The exercise. Nothing but the lines from the line that contains "point_depth = radius" through the line that contains "cad_parts[node].hide_render = cad_parts[node].hide_viewport" should appear in the output, each reproduced exactly.

####

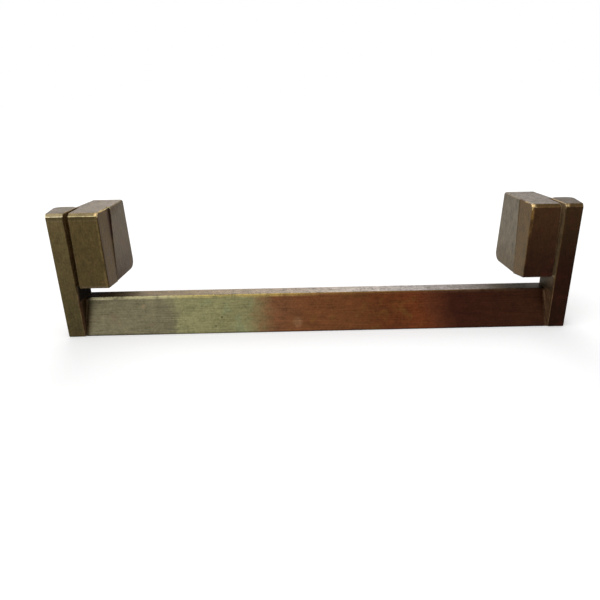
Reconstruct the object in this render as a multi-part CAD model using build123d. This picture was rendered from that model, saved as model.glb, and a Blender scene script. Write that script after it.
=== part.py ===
from build123d import *
import os
from math import cos, radians, sin, tan

# Bridge pull handle, cast in one piece. Millimetres, +Z up, X along the handle.
# Origin: midway between the two screw holes, on the plane of the cabinet's face.
# +Y goes into the cabinet and -Y towards the hand.
#
# Two posts stand square on the cabinet and carry a flat U-shaped frame that leans
# outward at its foot. The front die forms the frame and the two front blocks, which
# narrow grooves set apart from the frame's side strips. The rear die forms the
# posts. Block and post meet on the parting plane, which leans further than the frame.

# ---- posts and screw holes ----
hole_spacing = 128.0        # centre to centre
post_width = 9.4            # on the cabinet's face
post_height = 22.0
post_reach = 19.2           # from the cabinet's face to the frame's top front edge
post_outer_draft = 0.9      # each post grows this much outward, from the cabinet to the parting
left_step = 0.45            # the left post stands this proud of its block, at the top of the parting
right_step = 0.1            # and the right post this much
post_heel_radius = 3.0      # lower rear corner
post_edge_radius = 0.7
core_diameter = 3.3         # core hole of an M4 thread
core_depth = 12.0           # full bore, without the drill's point
drill_point_angle = 118.0
countersink = 0.4

# ---- leaning frame ----
frame_lean = 4.4            # degrees out of plumb, foot outward
frame_height = 36.35
frame_depth = 9.6           # square to its front face
strip_width = 4.8           # on the front face
strip_flare = 1.9           # each strip grows this much outward, from its face to its back
strip_inner_draft = 0.25    # and this much inward
strip_back_radius = 1.8     # rear corners

# ---- front blocks and the grooves beside them ----
block_inset = 0.4           # its inner side stands this far out from the post's
block_width = 8.1           # on the front face, at the top
left_block_height = 21.5    # on the front face; the foot slopes down to the post's height
right_block_height = 20.9
block_depth = 8.3           # back to the parting, at the top
block_foot_radius = 0.7
parting_lean = 8.8          # degrees out of plumb, so the block is thinner at its foot
groove_width = 1.35         # on the front face, at the top
groove_taper = 0.4          # the block grows this much into the groove, from its top to its foot
groove_draft = 0.4          # and this much, from its face to its back
groove_depth = 2.2          # into the front face
groove_top_depth = 1.2      # into the top face

# ---- bar ----
bar_height = 10.35
bar_top_recess = 4.9        # its front face stands back from the strips at the top
bar_foot_recess = 0.12      # and nearly meets them at the foot
bar_edge_radius = 0.5       # top edges
root_reach = 1.1            # the blend to a strip reaches this far from the corner, at the top
root_foot_reach = 0.15      # and this far at its foot
root_foot_gap = 1.2         # where the blend starts, above the frame's foot
root_hollow = 1.35          # radius of its hollow, as a share of its reach

# ---- edges ----
brow_chamfer = 0.8          # top front edges of strips and blocks
edge_radius = 0.35          # the other edges of strips and blocks
smooth_angle = 15.0         # degrees; faces that meet at less than this are one blend
fuse_overlap = 0.6          # how far one form runs into the next
blend_overlap = 0.05        # and how far a blend does

# ---- places worked out from the sizes ----
lean = radians(frame_lean)
top_z = post_height / 2
post_foot_z = top_z - post_height
foot_z = top_z - frame_height
bar_top_z = foot_z + bar_height

hole_x = hole_spacing / 2
post_inner_x = hole_x - post_width / 2
post_outer_x = hole_x + post_width / 2
block_inner_x = post_inner_x + block_inset
block_outer_x = block_inner_x + block_width
strip_inner_x = block_outer_x + groove_width
strip_outer_x = strip_inner_x + strip_width


def front_y(z):
    """The frame's front plane at height z."""
    return -post_reach - (top_z - z) * tan(lean)


def back_y(z):
    """The frame's rear plane at height z."""
    return front_y(z) + frame_depth / cos(lean)


def parting_y(z):
    """The plane where block meets post, at height z."""
    return -post_reach + block_depth - (top_z - z) * tan(radians(parting_lean))


def bar_front_y(z):
    """The bar's front face at height z."""
    share = (z - foot_z) / bar_height
    return front_y(z) + bar_foot_recess + share * (bar_top_recess - bar_foot_recess)


def side_prism(points, x_from, x_to):
    """A closed (y, z) outline carried along X."""
    outline = make_face(Polyline(*points, close=True))
    return extrude(Plane.YZ.offset(x_from) * outline, amount=x_to - x_from)


def leaning_prism(points, spread=0):
    """A closed (x, y) outline at the top, carried down parallel to the frame to its foot.

    The spread is how far outward it goes for each millimetre down."""
    outline = make_face(Polyline(*points, close=True))
    down = Vector(spread, -tan(lean), -1)
    return extrude(Plane.XY.offset(top_z) * outline, amount=frame_height * down.length, dir=down)


def edge_along_x(shape, y, z):
    """The edge that runs along X through the point (y, z)."""
    edges = shape.edges().filter_by(Axis.X)
    return edges.sort_by(lambda edge: abs(edge.center().Y - y) + abs(edge.center().Z - z))[0]


def sharp_edges(shape):
    """The edges where two faces meet at a real angle."""
    found = ShapeList()
    for edge in shape.edges():
        middle = edge.position_at(0.5)
        normals = [face.normal_at(middle) for face in shape.faces() if edge in face.edges()]
        if len(normals) == 2 and normals[0].get_angle(normals[1]) > smooth_angle:
            found.append(edge)
    return found


def soften(shape, covered, radius):
    """Round the sharp edges, apart from the covered ones, where another form is joined on."""
    return fillet([edge for edge in sharp_edges(shape) if edge not in covered], radius)


def strip():
    """One side strip of the frame, wider on its back than on its face."""
    body = leaning_prism([
        (strip_inner_x, front_y(top_z)), (strip_outer_x, front_y(top_z)),
        (strip_outer_x + strip_flare, back_y(top_z)), (strip_inner_x - strip_inner_draft, back_y(top_z)),
    ])
    upright = body.edges().filter_by(lambda edge: abs(edge.tangent_at(0.5).Z) > cos(2 * lean))
    body = fillet(upright.sort_by(Axis.Y)[-2:], strip_back_radius)
    body = chamfer(edge_along_x(body, front_y(top_z), top_z), brow_chamfer)
    at_foot = body.faces().sort_by(Axis.Z)[0].edges()
    under_bar = at_foot.filter_by(lambda edge: edge.center().X < strip_inner_x + strip_back_radius)
    under_bar = under_bar.filter_by(lambda edge: edge.center().Y > front_y(foot_z) + edge_radius)
    return soften(body, under_bar, edge_radius)


def block(height):
    """The block in front of one post, from the frame's front plane back to the parting."""
    block_foot_z = top_z - height
    start_x = block_inner_x - groove_taper - fuse_overlap
    plan = leaning_prism([
        (start_x, front_y(top_z)), (block_outer_x, front_y(top_z)),
        (block_outer_x + groove_draft, parting_y(top_z)), (start_x, parting_y(top_z)),
    ], spread=groove_taper / height)
    side = side_prism([
        (front_y(top_z), top_z), (parting_y(top_z), top_z),
        (parting_y(post_foot_z), post_foot_z), (front_y(block_foot_z), block_foot_z),
    ], block_inner_x, strip_inner_x)
    body = plan & side
    body = chamfer(edge_along_x(body, front_y(top_z), top_z), brow_chamfer)
    body = fillet(edge_along_x(body, front_y(block_foot_z), block_foot_z), block_foot_radius)
    back_face = body.faces().sort_by(Axis.Y)[-1]
    return soften(body, back_face.edges(), edge_radius)


def groove_floor(height):
    """The metal behind and below the groove, which joins block and strip."""
    block_foot_z = top_z - height
    floor_top_z = top_z - groove_top_depth
    foot_run = parting_y(post_foot_z) - front_y(block_foot_z)
    foot_slope = (post_foot_z - block_foot_z) / foot_run
    return side_prism([
        (front_y(floor_top_z) + groove_depth, floor_top_z), (parting_y(floor_top_z), floor_top_z),
        (parting_y(post_foot_z), post_foot_z),
        (front_y(block_foot_z) + groove_depth, block_foot_z + foot_slope * groove_depth),
    ], block_outer_x - fuse_overlap, strip_inner_x + fuse_overlap)


def post(step):
    """One post, from the parting to the cabinet."""
    at_parting = make_face(Polyline(
        (block_inner_x - step, parting_y(top_z), top_z),
        (post_outer_x + post_outer_draft, parting_y(top_z), top_z),
        (post_outer_x + post_outer_draft, parting_y(post_foot_z), post_foot_z),
        (block_inner_x, parting_y(post_foot_z), post_foot_z), close=True))
    at_cabinet = make_face(Polyline(
        (post_inner_x, 0, top_z), (post_outer_x, 0, top_z),
        (post_outer_x, 0, post_foot_z), (post_inner_x, 0, post_foot_z), close=True))
    body = loft([at_parting, at_cabinet], ruled=True)
    body = fillet(edge_along_x(body, 0, post_foot_z), post_heel_radius)
    front_face = body.faces().sort_by(Axis.Y)[0]
    return soften(body, front_face.edges(), post_edge_radius)


def bar():
    """The bar across the frame's foot, with its front face tipped back."""
    reach = strip_inner_x + strip_back_radius
    body = side_prism([
        (bar_front_y(foot_z), foot_z), (back_y(foot_z), foot_z),
        (back_y(bar_top_z), bar_top_z), (bar_front_y(bar_top_z), bar_top_z),
    ], -reach, reach)
    along = body.edges().filter_by(Axis.X).sort_by(Axis.Z)
    body = fillet(along[2:], bar_edge_radius)
    along = body.edges().filter_by(Axis.X).sort_by(Axis.Z)
    return fillet(along[:2], edge_radius)


def root_section(z, reach):
    """The blend's section at height z: a hollow from the bar's face to the strip's side."""
    face_y, side_x = bar_front_y(z), strip_inner_x
    on_bar = (side_x - reach, face_y + blend_overlap, z)
    on_strip = (side_x + blend_overlap, face_y - reach, z)
    in_bar_y, in_strip_x = face_y + fuse_overlap, side_x + fuse_overlap
    inside = Polyline(
        on_strip, (in_strip_x, face_y - reach, z), (in_strip_x, in_bar_y, z),
        (side_x - reach, in_bar_y, z), on_bar)
    return make_face(RadiusArc(on_bar, on_strip, reach * root_hollow) + inside)


def root():
    """The hollow blend between the bar's front face and a strip, narrowing to the foot."""
    top = root_section(bar_top_z - bar_edge_radius / 2, root_reach)
    foot = root_section(foot_z + root_foot_gap, root_foot_reach)
    return loft([top, foot], ruled=True)


def screw_hole():
    """Blind core hole of one screw thread, drilled from the cabinet's side."""
    radius = core_diameter / 2
    point_depth = radius / tan(radians(drill_point_angle / 2))
    outline = make_face(Polyline(
        (0, countersink), (radius + 2 * countersink, countersink), (radius, -countersink),
        (radius, -core_depth), (0, -core_depth - point_depth), close=True))
    return Pos(X=hole_x) * revolve(outline, Axis.Y)


def end(block_height, step):
    """One end of the handle, with its post standing proud of its block by the step."""
    return strip() + block(block_height) + groove_floor(block_height) + post(step) + root() - screw_hole()


def handle():
    """The whole casting: its two ends and the bar between them."""
    left = mirror(end(left_block_height, left_step), about=Plane.YZ)
    return bar() + end(right_block_height, right_step) + left


os.makedirs("parts", exist_ok=True)
casting = handle()
export_step(casting, "parts/pull_handle.step")
size = casting.bounding_box().size
print(f"pull_handle {size.X:.1f} x {size.Y:.1f} x {size.Z:.1f} mm, {casting.volume / 1000:.1f} cm3")
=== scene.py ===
import bmesh
import bpy
from math import cos, pi, radians, sin
from mathutils import Matrix, Vector


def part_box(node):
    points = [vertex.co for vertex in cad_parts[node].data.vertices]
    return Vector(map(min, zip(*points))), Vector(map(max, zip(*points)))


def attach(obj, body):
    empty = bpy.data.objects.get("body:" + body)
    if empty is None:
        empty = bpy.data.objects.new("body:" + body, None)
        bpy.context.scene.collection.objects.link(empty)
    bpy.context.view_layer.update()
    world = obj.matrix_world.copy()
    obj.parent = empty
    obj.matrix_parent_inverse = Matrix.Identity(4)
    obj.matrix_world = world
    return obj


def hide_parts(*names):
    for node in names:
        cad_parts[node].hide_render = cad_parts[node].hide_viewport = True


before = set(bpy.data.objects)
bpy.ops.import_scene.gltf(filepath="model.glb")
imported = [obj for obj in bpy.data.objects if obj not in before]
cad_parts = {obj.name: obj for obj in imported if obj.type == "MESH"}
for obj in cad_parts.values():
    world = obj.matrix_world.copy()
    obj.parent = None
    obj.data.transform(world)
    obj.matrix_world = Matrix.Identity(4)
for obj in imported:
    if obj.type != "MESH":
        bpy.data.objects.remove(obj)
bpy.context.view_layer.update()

MM = 0.001

# ---- camera ----
LENS_MM = 27.9
SENSOR_MM = 36.0
NEAREST_SEEN = 10.0 * MM
AIM = Vector((-1.27, -19.2, -16.15)) * MM
CAMERA_DISTANCE = 138.0 * MM
AZIMUTH = radians(0.52)
ELEVATION = radians(23.53)
ROLL = radians(-1.03)
FRAME_SHIFT = -0.0209

# ---- light and floor ----
ROOM_STRENGTH = 0.62
PAPER_GLOW = 0.19           # lifts the paper to white where it is seen
PAPER_WHITE = 0.96
PAPER_HALF_SIZE = 6.0       # metres
# each lamp's name, the direction it shines from, its strength and its spread in degrees
LAMPS = (
    ("overhead_left", (-0.75, -0.55, 1.15), 0.85, 55),
    ("window_behind", (-0.15, 1.0, 0.62), 0.75, 40),
)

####

Solution to this task.
    point_depth = radius / tan(radians(drill_point_angle / 2))
    outline = make_face(Polyline(
        (0, countersink), (radius + 2 * countersink, countersink), (radius, -countersink),
        (radius, -core_depth), (0, -core_depth - point_depth), close=True))
    return Pos(X=hole_x) * revolve(outline, Axis.Y)


def end(block_height, step):
    """One end of the handle, with its post standing proud of its block by the step."""
    return strip() + block(block_height) + groove_floor(block_height) + post(step) + root() - screw_hole()


def handle():
    """The whole casting: its two ends and the bar between them."""
    left = mirror(end(left_block_height, left_step), about=Plane.YZ)
    return bar() + end(right_block_height, right_step) + left


os.makedirs("parts", exist_ok=True)
casting = handle()
export_step(casting, "parts/pull_handle.step")
size = casting.bounding_box().size
print(f"pull_handle {size.X:.1f} x {size.Y:.1f} x {size.Z:.1f} mm, {casting.volume / 1000:.1f} cm3")
=== scene.py ===
import bmesh
import bpy
from math import cos, pi, radians, sin
from mathutils import Matrix, Vector


def part_box(node):
    points = [vertex.co for vertex in cad_parts[node].data.vertices]
    return Vector(map(min, zip(*points))), Vector(map(max, zip(*points)))


def attach(obj, body):
    empty = bpy.data.objects.get("body:" + body)
    if empty is None:
        empty = bpy.data.objects.new("body:" + body, None)
        bpy.context.scene.collection.objects.link(empty)
    bpy.context.view_layer.update()
    world = obj.matrix_world.copy()
    obj.parent = empty
    obj.matrix_parent_inverse = Matrix.Identity(4)
    obj.matrix_world = world
    return obj


def hide_parts(*names):
    for node in names:
        cad_parts[node].hide_render = cad_parts[node].hide_viewport = True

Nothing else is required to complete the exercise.